BETHANY LONG NEWMAN: It was a relief that it was mirroring what many adoptees had been saying for years.

GONG: Bethany Long Newman is a Chicago resident who was adopted when she was 6 months old. She has felt frustrated by the lack of information about her origin. According to South Korea's Truth and Reconciliation Commission, adoption firms registered babies as orphans - when they weren't - to make it easier to place them for adoption. In some cases, when a baby died before an adoption was completed, a different baby was sent away in its name, but adoption firms still collected fees and donations. The government turned a blind eye to the agency's wrongdoings, the commission said, because adoption was easier than strengthening social welfare.

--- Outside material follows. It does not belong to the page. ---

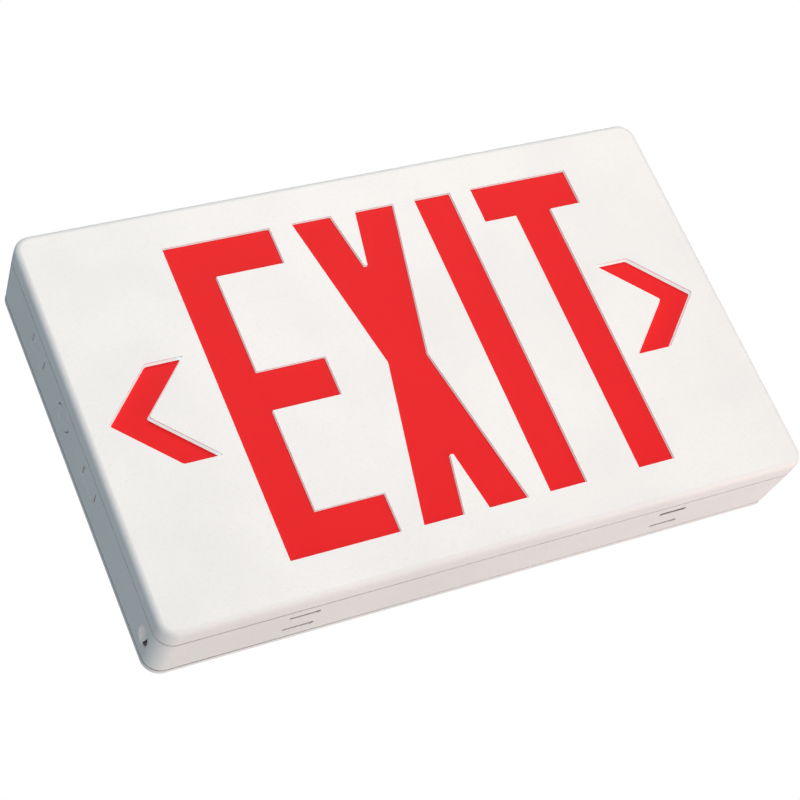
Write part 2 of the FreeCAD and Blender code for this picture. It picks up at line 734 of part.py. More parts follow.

The commission called on the government to apologize to the victims and come up with remedies.

NEWMAN: The least that you can do is give someone access to all the information that is rightfully theirs.

GONG: As a first step, Newman wants to see her complete file with nothing hidden or redacted.

Se Eun Gong, NPR News, Seoul.

(SOUNDBITE OF SEAN ANGUS WATSON'S "WALTZ IN SWEATERS") Transcript provided by NPR, Copyright NPR.

NPR transcripts are created on a rush deadline by an NPR contractor. This text may not be in its final form and may be updated or revised in the future. Accuracy and availability may vary. The authoritative record of NPR’s programming is the audio record.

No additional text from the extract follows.